Young, educated (but mostly unemployed) people driven by high aspirations and access to global media have played a key role in the revolution. Although the revolution is over, their demands will continue to have a significant effect on the political agenda in the post-Mubarak era. For instance, Abdel Hamid of “Youth Revolution Coalition” warned the Military Council, which is currently the governing body of Egypt, that their reform demands must be met. He said that if they are not met, the youth won’t hesitate to take to the streets again. (5) This alone shows that decision makers will have to take into account the demands of the youth movement. However, the fundamental handicap of the youth movement as a political actor is their lack of ideological coherence. During the protests, the common cause around which they gathered at the Tahrir Square (the removal of Mubarak) enabled them to bury their differences. This enabled them to mobilize large segments of youth from various parts of the political spectrum. However, since Mubarak is ousted and the old regime is being purged, the question is whether their differences will begin surfacing. In short, the main question regarding the future of the revolutionary youth as a political actor is whether they will be able to continue acting as a united force.
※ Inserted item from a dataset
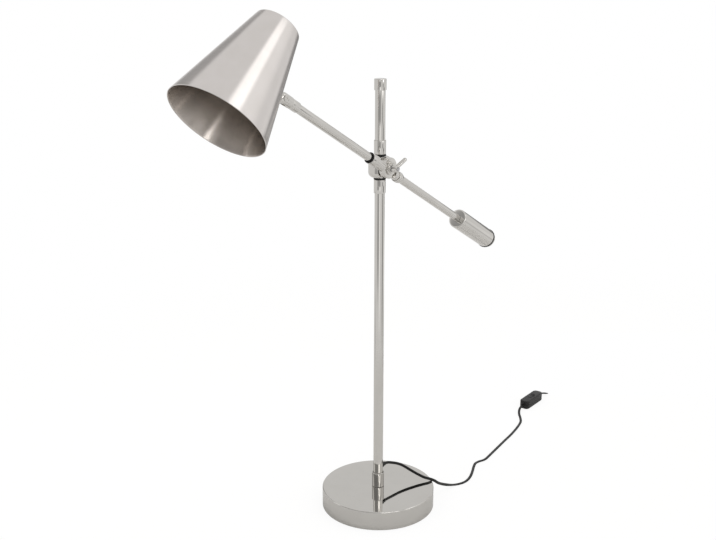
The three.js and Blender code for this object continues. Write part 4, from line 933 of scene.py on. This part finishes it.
def addLampholder():
    h = sizesOf(holder)
    profile = threadProfile(h.nipple, h.nippleLow, h.nippleHigh)[1:-1]
    profile += byDiameter((h.nippleBore, h.nippleHigh), (h.nippleBore, h.nippleLow))
    turned("holderNipple", profile, "steel", "head", shadeFrame, 0, 48)
    hole = shade["hole"]
    hexNut("holderNut", h.nut, hole, h.nutLow, h.nutHigh, shadeFrame, "nickelPlain", "head", 40)
    under = h.capTop - h.wall
    turned("lampholderCap", byDiameter(
        (hole, under), (h.capTopDiameter - 2 * h.wall, under),
        (h.capDiameter - 2 * h.wall, h.capBottom), (h.capDiameter, h.capBottom),
        (h.capDiameter, h.capBottom + h.floor), (h.capTopDiameter, h.capTop), (hole, h.capTop)),
        "holderBlack", "head", shadeFrame, 0.7)
    radius = h.skirtDiameter / 2
    ribs = [(radius - inset, h.skirtBottom + h.ribStart + h.ribPitch * k + rise)
            for k in range(h.ribs) for inset, rise in h.ribSteps]
    floor = h.skirtTop - h.floor
    profile = byDiameter((h.wire, floor), (h.socket, floor), (h.socket, h.skirtBottom),
                         (h.skirtDiameter, h.skirtBottom)) + ribs
    profile += byDiameter((h.skirtDiameter, floor), (h.capDiameter, h.skirtTop),
                          (h.wire, h.skirtTop))
    turned("lampholderSkirt", profile, "holderBlack", "head", shadeFrame, 0.3)
    steps = h.waves * 4
    outside = []
    for k in range(steps + 1):
        dip = h.waveDepth * (0.5 - 0.5 * math.cos(math.pi / 2 * k))
        outside.append((h.sleeve / 2 - dip, h.sleeveLow + (h.sleeveHigh - h.sleeveLow) * k / steps))
    inside = [(radius - h.sleeveWall, height) for radius, height in reversed(outside)]
    turned("lampholderSleeve", outside + inside, "brass", "head", shadeFrame, 0, 64)
    turned("lampholderContact", discProfile(h.contact, h.contactLow, h.contactHigh), "brass",
           "head", shadeFrame, 0.5, 48)


addShade()
addLampholder()
print("shade made")


switch = dict(
    place=(-16.5, 567), turn=3, length=72, width=22, height=18.5, corner=8, wall=1.8, edge=2.4,
    lip=0.3, window=2, rockerLength=17, rockerWidth=8.6, rockerDepth=2.4, pivotDepth=1.2,
    proud=1.6, dip=0.9, dish=1.6, dishSteps=12, rock=7,
)
switchFrame = shift(*switch["place"], 0) @ turnZ(switch["turn"])


def switchShell(name, levels):
    s = sizesOf(switch)
    loops = []
    for height, inset in levels:
        corner = s.corner - inset
        x, y = s.width / 2 - inset - corner, s.length / 2 - inset - corner
        loop = []
        for signX, signY, start in [(1, 1, 0), (-1, 1, 90), (-1, -1, 180), (1, -1, 270)]:
            loop += arc((signX * x, signY * y), corner, start, start + 90, 8)
        loops.append([(*point, height) for point in loop])
    return prismMesh(name, loops, switchFrame)


def rockerMesh():
    s = sizesOf(switch)
    top = s.pivotDepth + s.wall + s.proud
    half = s.rockerLength / 2
    outline = [(half, 0), (half / 2, -s.rockerDepth), (-half / 2, -s.rockerDepth), (-half, 0)]
    dish = []
    for k in range(s.dishSteps + 1):
        share = 2 * k / s.dishSteps - 1
        dish.append((half * share, top - s.dip * (1 - abs(share) ** s.dish)))
    pivot = s.height - s.wall - s.pivotDepth
    return prismMesh("switchRocker", [[(side * s.rockerWidth / 2, y, z) for y, z in dish + outline]
                                      for side in (-1, 1)],
                     switchFrame @ shift(0, 0, pivot) @ turnX(s.rock))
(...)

MB, the most deep seated Islamic movement in the Muslim World, did not take the lead during the protests. They were slow to join the demonstrations and they preferred to keep low profile. However, this should not shadow the fact that it is the strongest socio-political force in Egypt. In the post-Mubarak era, they joined the youth movement in demanding reform in political, economic, social, education and media fields. Issam al-Aryan of MB, for instance, told the BBC that they “want a civil state, based on Islamic principles; a democratic state, with a parliamentary system, with freedom to form parties, press freedom, and an independent and fair judiciary.” (6) Since MB is preparing to enter electoral politics under the Freedom and Justice Party, their demands in domestic politics and foreign policy will shape Egypt. However, it should also be noted that, being an outlaw organization for decades, MB lacks administrative experience and thus making their success in political arena open to question.
Egyptian foreign policy will largely depend on military-civilian relations. Will military continue to be a neutral actor ensuring smooth transition to a genuinely civilian rule? Or is there a danger of military tutelage, in which military will rule behind the curtain? In short, one of the central questions for Egypt’s foreign policy is whether the military will relinquish its place in politics and allow civilians to take the lead.
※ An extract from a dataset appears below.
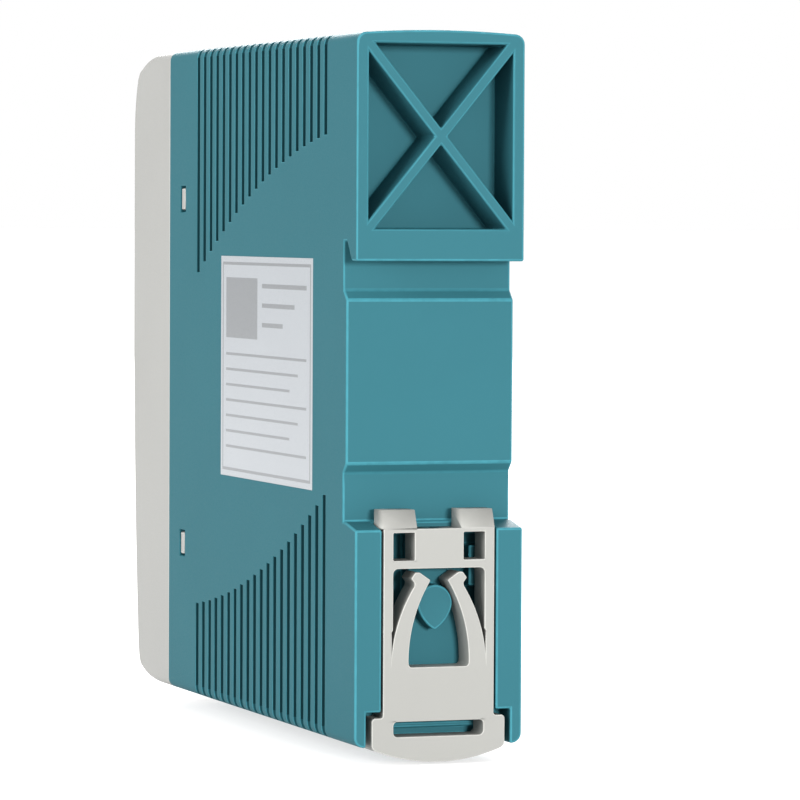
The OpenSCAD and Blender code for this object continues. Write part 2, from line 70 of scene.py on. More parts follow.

One view is that the US-Egypt alliance will not be broken. As mentioned earlier, the Egyptian army has very close ties to the United States. America is the main weapons supplier and trainer of the Egyptian army. Egypt also depends on the US for the maintenance of its American-made military supplies and spare parts. Furthermore, about one third of Egyptian military spending is financed by the US. (9) It would thus be extremely costly to the Egyptian army to endanger US-Egypt military cooperation. Therefore, in the post-Mubarak era, it is reasonable to expect the army to be pro-status quo ante. Arguably, the Egyptian military’s involvement in politics will increase the likelihood of more pro-US foreign policy orientation. The signs are evident. For instance, following Mubarak’s deposal, the Military Council announced that they will honor all the international treaties signed by previous governments, including the 1979 peace treaty. This signifies that the US-Egypt relations won’t change radically in the foreseeable future.
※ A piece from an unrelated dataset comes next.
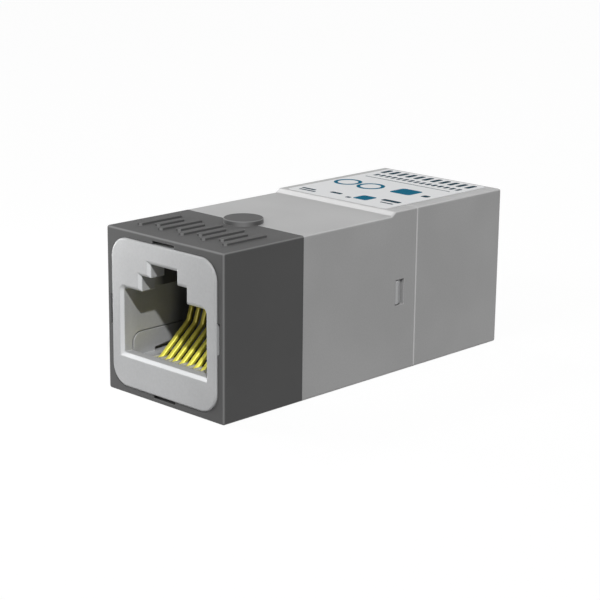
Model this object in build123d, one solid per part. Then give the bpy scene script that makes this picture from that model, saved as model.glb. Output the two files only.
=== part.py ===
from build123d import *
import math
import os

# In-line network isolator. Two eight-way modular sockets look out of the ends
# of a square plastic housing, and four ring transformers between them pass the
# signals on while keeping both sides apart. Millimetres, +Z up. While a piece is
# being made, Y runs from the rim of the front cap (0) to the rear rim, and the
# finished pieces are moved so that the origin lies under the middle.

# Outer shell
width = 16.6
height = 16.6
cap_length = 10.55
main_length = 16.65
rear_length = 13.8
step_rise = 0.42
raised_length = 3.35
ramp_length = 0.6
ramp_round = 0.35
top_edge_round = 0.2
base_edge_round = 0.26
end_edge_round = 0.24
parting_bevel = 0.1

# Walls and running clearances
shell_side_wall = 1.1
shell_roof_wall = 1.1
shell_floor_wall = 1.1
spigot_root = 1.0
rear_spigot_wall = 0.45
rear_spigot_length = 1.45
fit_gap = 0.04
seat_gap = 0.05

# Face of a socket body, and how far it stands out of the rim
rim_side = 0.87
rim_top = 0.8
face_corner = 2.1
face_proud = 0.2
face_edge_bevel = 0.13
flange_depth = 3.0

# Keyed mouth of the socket, sized for the standard eight-way plug
mouth_side = 1.51
mouth_corner = 0.45
sill_rise = 3.38
sill_depth = 1.1
latch_width = 6.44
latch_rise = 1.57
key_width = 3.78
key_rise = 1.37
key_roof = 2.03
mouth_bevel = 0.32
front_wall = 1.8
pocket_width = 7.8
pocket_depth = 8.4
pocket_headroom = 0.53
jack_side_wall = 0.85
jack_roof_wall = 0.8
jack_floor_wall = 1.0
jack_depth = 12.5
jack_corner = 1.3

# Four locating ribs of the socket body, and the slots in the rim that take them
slot_length = 3.0
slot_height = 0.32
slot_depth = 2.0
slot_root = 0.4
rib_depth = 1.0

# Snap arms of the front socket body, with a nose in each side window
window_from_parting = 3.14
window_length = 1.29
window_height = 2.7
window_base = 7.15
nose_gap = 0.12
nose_tip_drop = 0.3
nose_flat = 0.35
arm_thickness = 0.8
arm_jog_length = 1.0
barb_rise = 0.28
barb_length = 1.25
ledge_depth = 1.5

# Round tongue and grip ribs on the cap
tongue_radius = 2.0
tongue_height = 0.5
tongue_edge_bevel = 0.08
grip_count = 9
grip_side = 2.3
grip_width = 0.7
grip_corner = 0.22
grip_long = 5.6
grip_short = 3.6
grip_height = 0.25
grip_middle = 4.9

# Contact carrier: floor with comb, cheeks and rear wall
contact_count = 8
contact_pitch = 1.02
carrier_floor_top = 3.5
carrier_floor_base = 2.5
carrier_front = 1.25
carrier_back = 13.4
cheek_top = 5.85
cheek_nose_round = 1.0
cheek_gap = 0.09
rear_wall_front = 9.6
rear_wall_thickness = 2.6
tooth_height = 0.25
tooth_front = 1.3
tooth_slope = 0.12
tooth_length = 4.35
comb_slot_front = 2.35
comb_slot_width = 0.6
comb_slot_length = 1.15
cheek_slot_front = 4.03
cheek_slot_back = 8.0
cheek_slot_low = 0.4
cheek_slot_high = 0.9
groove_height = 0.56
guide_depth = 0.5
guide_base = 5.4
guide_roof = 1.23
peg_radius = 0.6
peg_inset = 0.72
peg_depth = 11.8
peg_gap = 0.05
peg_sides = 12

# Spring contacts, each bent from one flat strip
strip_width = 0.5
strip_thickness = 0.4
run_height = 2.8
foot_depth = 3.0
foot_height = 3.7
spring_angle = 40.0
spring_share = 0.677
tip_angle = 72.0
tip_share = 0.316
front_bend = 0.4
tail_bend = 0.3
tip_bend = 0.6
bend_step = 36.0
first_tail = 11.0
tail_stagger = 1.6
tail_stand = 0.2

# Circuit board and the rails under it
board_thickness = 0.8
board_side_gap = 1.0
board_front = 10.2
board_gap = 0.2
board_corner = 0.6
tail_hole_radius = 0.36
tail_hole_sides = 8
split_width = 1.2
split_margin = 1.0
rail_width = 0.8
rail_inset = 0.5
rail_front = 13.5
rail_length = 12.0

# Ring transformers, standing side by side over the split in the board
pair_count = 4
pair_margin = 0.4
pair_gap = 1.0
core_radius = 3.0
core_hole = 1.3
core_sides = 24
winding_layer = 0.12
turn_height = 0.14
turn_width = 0.28
turn_count = 6
lead_spread = 2.2
lead_height = 1.2

# Printed film on the raised half
label_left_margin = 1.05
label_right_margin = 1.55
label_front_margin = 0.2
label_rear_margin = 0.6
label_thickness = 0.12
label_seat = 0.08
label_corner = 0.4
label_gap = 0.03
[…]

Another view is that Egypt will follow more independent and assertive foreign policy similar to Turkey's. It is argued that under a democratically elected government, Egypt will have increased sovereignty in determining its national interests. In other words, Egyptian foreign policy will be shaped in Cairo, as opposed to Washington or Tel Aviv. Therefore, Egypt-US relations will be strained. One of the critical issues that will cause friction between the United States and post-Mubarak Egypt will be US support for Israel and the occupation. As mentioned above, during the Mubarak era, Egypt-Israel relations were rather friendly within the framework of 1979 peace treaty. Continued US aid to Egypt was the guarantor of these friendly relations. As a result, Mubarak was in the pro-Israeli camp regarding the Palestinian problem. However, the new government, regardless of its composition (whether it is dominated by the MB or not), is expected to be more sensitive to the Palestinian cause. As Gideon Levy of Israeli Haaretz newspaper argues, “Egyptian masses won’t play ally to Israel.” (10) In this sense, early in the revolution, MB called for submitting the Egypt-Israeli peace treaty to a referendum. Other actors join MB in denouncing Mubarak’s position towards Palestine and his alliance with Israel. (11) It is obvious that the new Egypt has no intention of maintaining the ‘business as usual’. Egypt’s recent decision to revisit the Egyptian-Israeli gas agreement, which has provided Israel with cheap natural gas, is another indication of policy change.
In addition to possible disengagement with Israel, Egypt’s rapprochement with other regional actors, especially Iran, can potentially create tension in US-Egypt relations. All Egyptian political parties, from the conservative Al-Wasat Party to leftist Tagammu Party, support strengthening relations with Arab neighbors and countries like Iran and Turkey. Egypt’s opening the Suez Canal to the Iranian military ships following the revolution (first in 32 years) indicates Egypt’s intention to improve its relations with Iran and pursue a more independent foreign policy. As Steven Cook, of Council on Foreign Relations, argues no matter who holds office, expecting the post-revolutionary Egypt to “carry on a partnership with Washington is like Vaclav Havel asking the Soviets for assistance after Czechoslovakia’s Velvet Revolution in 1989.” (12)
Ambiguity reigns in post-Mubarak Egypt, both in terms of domestic politics and foreign policy, leaving behind questions that can only be answered with certainty after some time. One of these questions for the future of Egypt-US relations is the Egyptian military’s role in politics. In the absence of institutions and political tradition, the military might want to fill the vacuum left by Mubarak, possibly hindering the transition to civilian rule. Furthermore, Western powers, who have always feared instability, can support the army’s political ambitions. This would thwart the possibility of meaningful change in Egypt. However, the writer of these lines believes that Egyptian masses won’t allow another anti-democratic regime to flourish. Their demands will be reflected in domestic and foreign policy. Consequently, Egypt-American relations will deteriorate as the new Egypt will likely deviate from Mubarak’s foreign policy. Egyptian revolution is a message to the US that its policies in the region (i.e. exerting control through puppet dictators) are no longer sustainable. If the United States wants to be a strong actor in the region and form alliances with the regional players, it needs to be prepared to take into account the demands and sentiments of the people in the region.